China's govt work report stresses policy effectiveness, flexibility amid challenges
Published: Mar 05, 2022 03:25 PM
China's central bank Photo: CFP

China's central bank Photo: CFP

The government work report delivered to the fifth session of the 13th National People's Congress (NPC), China's top legislature, on Saturday repeatedly mentioned growing risks and challenges facing the Chinese economy this year, while maintaining a largely similar tone on fiscal and monetary policies. 

How specifically China plans to achieve a GDP growth target of around 5.5 percent amid these risks and challenges? Will there be any dramatic shift in fiscal and monetary policies?    

Analysts noted that with more emphasis on effectiveness and flexibility, China's fiscal and monetary policy arrangements are expected to provide stronger support for the economy to progress steadily, while leaving sufficient room for tackling various risks and uncertainties.

"Macro policies should be kept consistent and made more effective. The proactive fiscal policy should be more effectual, more targeted, and more sustainable. The prudent monetary policy should be both flexible and appropriate, with reasonably ample liquidity being maintained," the government work report stated.

While macro policy consistency will help China to maintain stable economic performance amid downward pressures, the stress on policy effectiveness, which is different from previous years, is of great significance to support the economy amid rising challenges and risks from COVID-19 and geopolitical tensions, experts said.

"There will be no dramatic adjustments in China's fiscal and monetary policy arrangements this year," Cao Heping, an economist at Peking University, told the Global Times on Saturday.

However, stronger policy strength is expected in both monetary and fiscal arrangements and more effective and targeted measures will be introduced this year to offer sufficient boost for the economy, Cao said.

Tax and fee reductions for enterprises will total 2.5 trillion yuan this year, a significance increase from last year's one trillion yuan, according to the government work report.

To help ease burden on businesses, more preferential policies in taxation for small and medium-sized and micro-enterprises are expected to be introduced this year, Cao predicted.

The government work report shows that China sets its 2022 budget deficit target at around 2.8 percent of gross domestic product to boost fiscal sustainability, slightly lower than last year's 3.2 percent. China sets a quota for local government special bond issuance at 3.65 trillion yuan ($578 billion), unchanged from 2021.

Although the deficit ratio has been lowered to 2.8, which seems to be a conservative response to fiscal pressure, the funds that China can actually mobilize are higher than those of last year, experts said, noting it will provide sufficient financial support for economic growth.

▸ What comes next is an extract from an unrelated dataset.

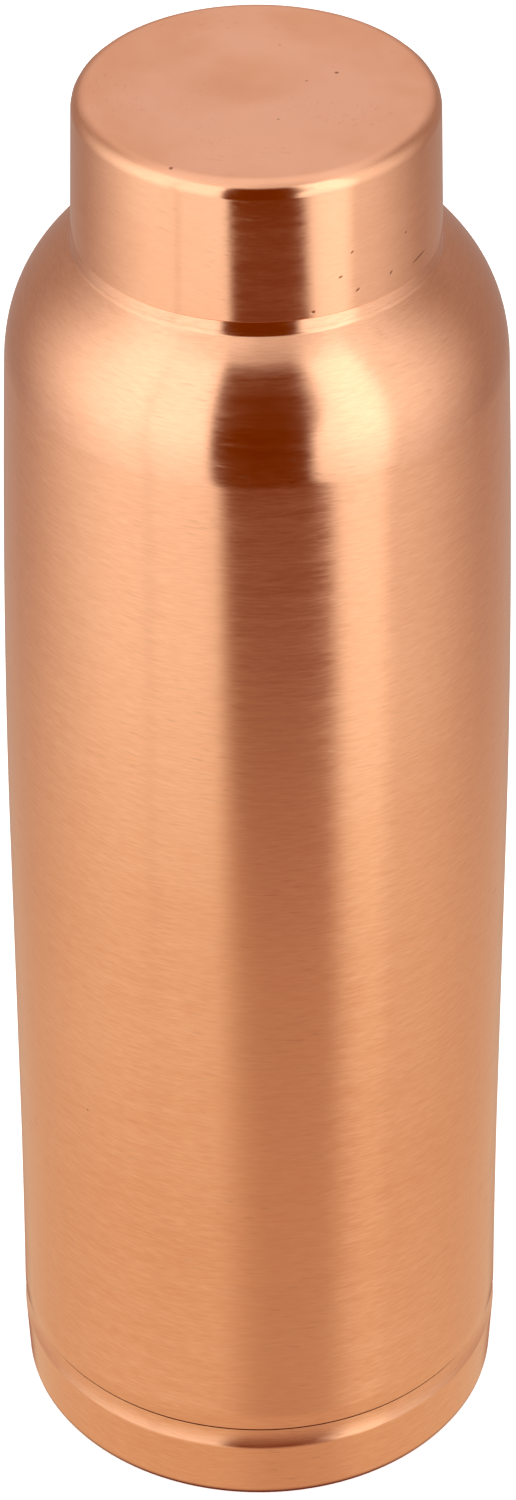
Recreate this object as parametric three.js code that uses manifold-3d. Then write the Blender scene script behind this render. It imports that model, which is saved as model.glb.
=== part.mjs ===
// A copper water bottle with a screw cap, in millimetres, +Z up, standing on z = 0 with its axis on Z.
// Six separate pieces: a spun body shell, a pressed base cup, a threaded neck ring, a drawn cap shell,
// the threaded cup crimped inside the cap, and the silicone sealing ring between that cup and the mouth.
import * as THREE from "three";
import { mergeVertices } from "three/addons/utils/BufferGeometryUtils.js";
import Module from "manifold-3d";

const wasm = await Module();
wasm.setup();

// Driving dimensions
const bodyRadius = 39;
const bodyFlare = 0.3;
const bodyBottom = 15.2;
const taperStart = 110;
const shoulderStart = { r: 37.2, z: 198 };
const shoulderEnd = { r: 30.5, z: 214.6 };
const collar = { r: 27.3, z: 218.2 };
const capRadius = 27;
const capTaper = 0.5;
const capBottom = 219.7;
const capTop = 241.7;
const capEdge = 2.4;
const sheet = 0.9;
const capSheet = 0.8;
const neckOuter = 22.6;
const neckBore = 21.5;
const mouthTop = 237.5;
const threadLead = 4.5;
const threadTurns = 2.4;
const threadRound = 0.95;
const jointGap = 0.12;

// Round pieces all have the same facets, so that nested walls stay parallel.
const facets = 48;
const threadStepsPerTurn = 32;
const threadSides = 6;

const copper = { color: 0xc9814f, roughness: 0.32, metalness: 1 };
const brightCopper = { color: 0xcf8a58, roughness: 0.22, metalness: 1 };
const silicone = { color: 0xe6e2da, roughness: 0.6, metalness: 0 };

// A lathed solid from a profile of (radius, height) points, turned so that its axis is Z.
function lathe(profile) {
  return new THREE.LatheGeometry(profile, facets).rotateX(Math.PI / 2);
}

// The points of a profile line, moved sideways by the sheet's thickness, to the left of the way it runs.
function offsetLine(points, thickness) {
  return points.map((point, i) => {
    const before = points[Math.max(i - 1, 0)];
    const after = points[Math.min(i + 1, points.length - 1)];
    const normal = new THREE.Vector2(before.y - after.y, after.x - before.x).normalize();
    return point.clone().addScaledVector(normal, thickness);
  });
}

function withoutRepeats(points) {
  return points.filter((point, i) => i === 0 || point.distanceTo(points[i - 1]) > 1e-4);
}

// A closed profile: the outer line up, then its inner line back down.
function sheetProfile(outer, thickness) {
  const line = withoutRepeats(outer);
  const inner = offsetLine(line, thickness).reverse();
  return [...line, ...inner, line[0].clone()];
}

// The same for a cup, whose line starts on the axis and ends at its rim.
function cupProfile(outer, thickness) {
  const line = withoutRepeats(outer);
  const inner = offsetLine(line, thickness).reverse();
  inner[inner.length - 1].x = 0;
  return [...line, ...inner];
}

function solidOf(geometry) {
  const bare = geometry.clone();
  bare.deleteAttribute("normal");
  bare.deleteAttribute("uv");
  const merged = mergeVertices(bare, 1e-4);
  const vertProperties = new Float32Array(merged.attributes.position.array);
  const triVerts = new Uint32Array(merged.index.array);
  return new wasm.Manifold(new wasm.Mesh({ numProp: 3, vertProperties, triVerts }));
}

function geometryOf(solid) {
  const mesh = solid.getMesh();
  const geometry = new THREE.BufferGeometry();
  geometry.setAttribute("position", new THREE.BufferAttribute(mesh.vertProperties, 3));
  geometry.setIndex(new THREE.BufferAttribute(mesh.triVerts, 1));
  geometry.computeVertexNormals();
  return geometry;
}

// The centre line of a rolled thread. Both ends sink into the wall, over a share of a turn.
class ThreadLine extends THREE.Curve {
  constructor(radius, bottom, turns, sink) {
    super();
    Object.assign(this, { radius, bottom, turns, sink });
  }
  getPoint(t, target = new THREE.Vector3()) {
    const runOut = 0.12;
    const fromEnd = Math.min(t, 1 - t) * this.turns;
    const sunk = Math.max(0, 1 - fromEnd / runOut);
    const radius = this.radius + this.sink * sunk * sunk;
    const angle = 2 * Math.PI * this.turns * t;
    const height = this.bottom + threadLead * this.turns * t;
    return target.set(radius * Math.cos(angle), radius * Math.sin(angle), height);
  }
}

function threadRidge(radius, bottom, turns, sink) {
  const section = new THREE.Shape();
  section.absarc(0, 0, threadRound, 0, 2 * Math.PI);
  const line = new ThreadLine(radius, bottom, turns, sink);
  const steps = Math.round(turns * threadStepsPerTurn);
  const ridge = { steps, extrudePath: line, curveSegments: threadSides, bevelEnabled: false };
  return new THREE.ExtrudeGeometry(section, ridge);
}

// Body shell: a slightly flared foot, the straight wall, a long slight taper, the round shoulder, and a low
// collar turned in at its top.
function bodyShell() {
  const holeRadius = neckOuter + 0.65;
  const outer = new THREE.Path();
  outer.moveTo(bodyRadius + bodyFlare - 0.35, bodyBottom);
  outer.lineTo(bodyRadius + bodyFlare, bodyBottom + 0.5);
  outer.quadraticCurveTo(bodyRadius + bodyFlare / 4, 30, bodyRadius, 50);
  outer.lineTo(bodyRadius, taperStart);
  outer.quadraticCurveTo(bodyRadius, 150, shoulderStart.r, shoulderStart.z);
  outer.bezierCurveTo(36.85, 204.5, 34.85, 209.7, shoulderEnd.r, shoulderEnd.z);
  outer.lineTo(27.75, 217.3);
  outer.quadraticCurveTo(collar.r, 217.72, collar.r, collar.z - 0.2);
  outer.lineTo(collar.r - 0.1, collar.z);
  outer.lineTo(holeRadius, collar.z);
  const line = outer.getPoints(5);
  return lathe(sheetProfile(line, sheet));
}

// Base cup: a raised floor, the standing rim, the band that widens upwards, the shallow cove above it and the
// spigot in the body.
function baseCup() {
  const band = { bottomRadius: 38.8, topRadius: 39.35, top: 11.3 };
  const rimRound = 1.4;
  const spigotRadius = bodyRadius - sheet - jointGap;
  const spigotTop = 25;
  const floorRise = 2.6;
  const grooveRadius = 39.05;
  const grooveTop = bodyBottom - jointGap;
  const coveDrop = grooveTop - band.top;
  const coveOut = band.topRadius - grooveRadius;
  const coveAngle = 2 * Math.atan(coveOut / coveDrop);
  const coveRound = coveDrop / Math.sin(coveAngle);

  const outer = new THREE.Path();
  outer.moveTo(0, floorRise);
  outer.lineTo(31.5, floorRise);
  outer.quadraticCurveTo(33, floorRise, 33.6, floorRise / 2);
  outer.quadraticCurveTo(34.1, 0, 35.2, 0);
  outer.lineTo(band.bottomRadius - rimRound, 0);
  outer.absarc(band.bottomRadius - rimRound, rimRound, rimRound, -Math.PI / 2, 0, false);
  outer.lineTo(band.topRadius, band.top);
  outer.absarc(grooveRadius + coveRound, grooveTop, coveRound, Math.PI + coveAngle, Math.PI, true);
  outer.lineTo(spigotRadius, grooveTop);
  outer.lineTo(spigotRadius, spigotTop);
  const line = outer.getPoints(3);
  return lathe(cupProfile(line, sheet));
}

// Neck ring: a flange flush with the shoulder's collar and almost up to the cap, a skirt through the hole,
// the rolled thread and the mouth's lip.
function neckRing() {
  const flangeBottom = collar.z + jointGap;
  const flangeTop = capBottom - 0.25;
  const flangeRadius = collar.r;
  const skirtRadius = neckOuter + 0.5;
  const skirtBottom = 212;
  const lipRound = 0.55;

  const profile = new THREE.Path();
  profile.moveTo(neckBore, skirtBottom);
  profile.lineTo(skirtRadius, skirtBottom);
  profile.lineTo(skirtRadius, flangeBottom);
  profile.lineTo(flangeRadius, flangeBottom);
  profile.lineTo(flangeRadius, flangeTop - 0.2);
  profile.lineTo(flangeRadius - 0.2, flangeTop);
  profile.lineTo(neckOuter, flangeTop);
  profile.lineTo(neckOuter, mouthTop - lipRound);
  profile.absarc(neckOuter - lipRound, mouthTop - lipRound, lipRound, 0, Math.PI, false);
  profile.closePath();
  const points = withoutRepeats(profile.getPoints(4));
  points[points.length - 1].copy(points[0]);
  const ring = solidOf(lathe(points));
  const ridge = solidOf(threadRidge(neckOuter + 0.2, 223, threadTurns, -1));
  return geometryOf(ring.add(ridge));
}

// Cap shell: flat top, rounded edge, a wall that narrows slightly upwards, and a hem folded in under the
// threaded cup.
function capShell() {
  const hem = { r: 24.6, thickness: 0.4 };
  const topRadius = capRadius - capTaper;
  const innerRadius = capRadius - capSheet;
  const innerTopRadius = topRadius - capSheet;
  const innerRound = capEdge - capSheet;
  const innerTop = capTop - capSheet;

  const profile = new THREE.Path();
  profile.moveTo(0, innerTop);
  profile.lineTo(innerTopRadius - innerRound, innerTop);
  profile.absarc(innerTopRadius - innerRound, innerTop - innerRound, innerRound, Math.PI / 2, 0, true);
  profile.lineTo(innerRadius, capBottom + hem.thickness);
  profile.lineTo(hem.r, capBottom + hem.thickness);
  profile.lineTo(hem.r, capBottom);
  profile.lineTo(capRadius - 0.35, capBottom);
  profile.lineTo(capRadius, capBottom + 0.35);
  profile.lineTo(topRadius, capTop - capEdge);
  profile.absarc(topRadius - capEdge, capTop - capEdge, capEdge, 0, Math.PI / 2, false);
  profile.lineTo(0, capTop);
  return lathe(withoutRepeats(profile.getPoints(5)));
}

// Threaded cup inside the cap, with a flange at its mouth that the cap shell's hem holds.
function threadedCup() {
  const root = 24.1;
  const outside = 25;
  const top = capTop - capSheet - jointGap;
  const roof = top - capSheet;
  const flange = { r: capRadius - capSheet - 0.15, z: capBottom + 0.5, thickness: 0.8 };

  const profile = new THREE.Path();
  profile.moveTo(0, roof);
  profile.lineTo(root - 0.5, roof);
  profile.lineTo(root, roof - 0.5);
  profile.lineTo(root, flange.z);
  profile.lineTo(flange.r, flange.z);
  profile.lineTo(flange.r, flange.z + flange.thickness);
  profile.lineTo(outside, flange.z + flange.thickness);
  profile.lineTo(outside, top - 1.2);
  profile.lineTo(outside - 1.2, top);
  profile.lineTo(0, top);
  const cup = solidOf(lathe(profile.getPoints()));
  const bottom = 223 + threadLead / 2;
  const ridge = solidOf(threadRidge(root - 0.2, bottom, threadTurns - 0.35, 1));
  return geometryOf(cup.add(ridge));
}

// Sealing ring: a flat washer with rounded corners, under the threaded cup's roof and on the mouth's lip.
function sealRing() {
  const inner = 18.6;
  const outer = 23.7;
  const bottom = mouthTop + jointGap;
  const top = capTop - 2 * capSheet - 2 * jointGap;
  const corner = 0.4;
  const profile = new THREE.Path();
  profile.moveTo(inner + corner, bottom);
  profile.lineTo(outer - corner, bottom);
  profile.lineTo(outer, bottom + corner);
  profile.lineTo(outer, top - corner);
  profile.lineTo(outer - corner, top);
  profile.lineTo(inner + corner, top);
  profile.lineTo(inner, top - corner);
  profile.lineTo(inner, bottom + corner);
  profile.lineTo(inner + corner, bottom);
  return lathe(profile.getPoints());
}

const bottle = new THREE.Group();

function addPiece(name, geometry, finish) {
  const piece = new THREE.Mesh(geometry, new THREE.MeshStandardMaterial(finish));
  piece.name = name;
  bottle.add(piece);
}

addPiece("body_shell", bodyShell(), copper);
addPiece("base_cup", baseCup(), copper);
addPiece("neck_ring", neckRing(), brightCopper);
addPiece("cap_shell", capShell(), copper);
addPiece("cap_threaded_cup", threadedCup(), brightCopper);
addPiece("seal_ring", sealRing(), silicone);

export default bottle;
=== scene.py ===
import math
import bmesh
import bpy
from mathutils import Matrix, Vector
from mathutils.geometry import interpolate_bezier


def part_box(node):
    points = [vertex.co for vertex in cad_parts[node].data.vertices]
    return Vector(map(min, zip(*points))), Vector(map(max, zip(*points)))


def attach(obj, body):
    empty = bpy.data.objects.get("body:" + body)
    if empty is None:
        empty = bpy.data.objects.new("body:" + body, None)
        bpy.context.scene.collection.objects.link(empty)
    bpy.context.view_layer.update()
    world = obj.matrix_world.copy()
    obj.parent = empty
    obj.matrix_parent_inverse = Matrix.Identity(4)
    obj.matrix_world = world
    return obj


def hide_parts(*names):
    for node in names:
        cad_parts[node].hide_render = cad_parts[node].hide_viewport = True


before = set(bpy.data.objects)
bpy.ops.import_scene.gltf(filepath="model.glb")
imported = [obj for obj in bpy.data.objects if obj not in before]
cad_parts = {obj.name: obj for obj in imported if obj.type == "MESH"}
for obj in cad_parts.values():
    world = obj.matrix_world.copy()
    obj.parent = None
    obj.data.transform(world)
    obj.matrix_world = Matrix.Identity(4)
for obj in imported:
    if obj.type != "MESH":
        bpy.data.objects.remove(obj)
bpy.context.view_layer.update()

mm = 0.001
fullTurn = 2 * math.pi
roundSteps = 144        # facets round the bottle


def boxOf(node):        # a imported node's lowest and highest corner, in mm like every setting below
    return [Vector(corner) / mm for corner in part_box(node)]


class Wire:        # a socket that takes part in sums
    def __init__(self, shader, socket):
        self.shader = shader
        self.socket = socket

    def maths(self, operation, *values):
        return self.shader.add("ShaderNodeMath", dict(enumerate(values)), operation=operation)

    def __add__(self, other):
        return self.maths("ADD", self, other)

    def __radd__(self, other):
        return self.maths("ADD", other, self)

    def __sub__(self, other):
        return self.maths("SUBTRACT", self, other)

    def __rsub__(self, other):
        return self.maths("SUBTRACT", other, self)

    def __mul__(self, other):
        return self.maths("MULTIPLY", self, other)

    def __rmul__(self, other):
        return self.maths("MULTIPLY", other, self)

    def __truediv__(self, other):
        return self.maths("DIVIDE", self, other)

    def __neg__(self):
        return self.maths("MULTIPLY", self, -1)

    def root(self):
        return self.maths("SQRT", self)

    def magnitude(self):
        return self.maths("ABSOLUTE", self)

    def over(self, limit):
        return self.maths("GREATER_THAN", self, limit)


class Shader:
    def __init__(self, tree):
        self.tree = tree
        tree.nodes.clear()

    def add(self, kind, inputs=None, output=0, **settings):
        node = self.tree.nodes.new(kind)
        for name, value in settings.items():
            setattr(node, name, value)
        for name, value in (inputs or {}).items():
            if isinstance(value, Wire):
                self.tree.links.new(value.socket, node.inputs[name])
            else:
                node.inputs[name].default_value = value
        return Wire(self, node.outputs[output]) if node.outputs else node

    def ease(self, value, start, end):      # 0 at start, 1 at end, smooth between
        inputs = {"Value": value, "From Min": start, "From Max": end}
        return self.add("ShaderNodeMapRange", inputs, interpolation_type="SMOOTHSTEP")

    def parts(self, vector):
        node = self.add("ShaderNodeSeparateXYZ", {0: vector}).socket.node
        return [Wire(self, socket) for socket in node.outputs]

    def vector(self, x, y, z):
        return self.add("ShaderNodeCombineXYZ", {0: x, 1: y, 2: z})

    def mix(self, share, first, second):
        inputs = {0: share, 6: first, 7: second}
        return self.add("ShaderNodeMix", inputs, output=2, data_type="RGBA")

    def noise(self, vector, scale, detail):
        return self.add("ShaderNodeTexNoise", {"Vector": vector, "Scale": scale, "Detail": detail})

    def cells(self, vector, scale, output):
        return self.add("ShaderNodeTexVoronoi", {"Vector": vector, "Scale": scale}, output=output)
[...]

There are more than 1 trillion yuan of local special bonds from last year that can be carried forward to this year, and some special funds of certain state-owned enterprises can also be accounted into the budget this year, Lian Ping, head of Zhixin Investment Research Institute, told the Global Times.

While continuing to set a prudent tone for the monetary policy, this year's government work report also gives an emphasis of "flexible and appropriate" arrangements, which experts believe indicates China will moderately easy monetary policy according to actual needs.

Some expressions on monetary policy in this year's government work report were not common in the past. The report said China will expand the scale of new loans and make it easier for market entities to access financing, both indicates this year's credit growth rate will be significantly higher than last year's, Lian said.

This year's government work report also repeatedly emphasized the prevention and defuse of major risks. Experts believe that domestic uncertainty and pressure in real estate and other aspects are expected to ease further this year, and external shocks to trade and exchange rate fluctuations should be closely watched.

The Russia-Ukraine conflict is still fermenting, international commodity prices may be further pushed up, and the foreign exchange market is still facing the risk of turbulence, all require China to be fully prepared in terms of its macro policies, Lian said.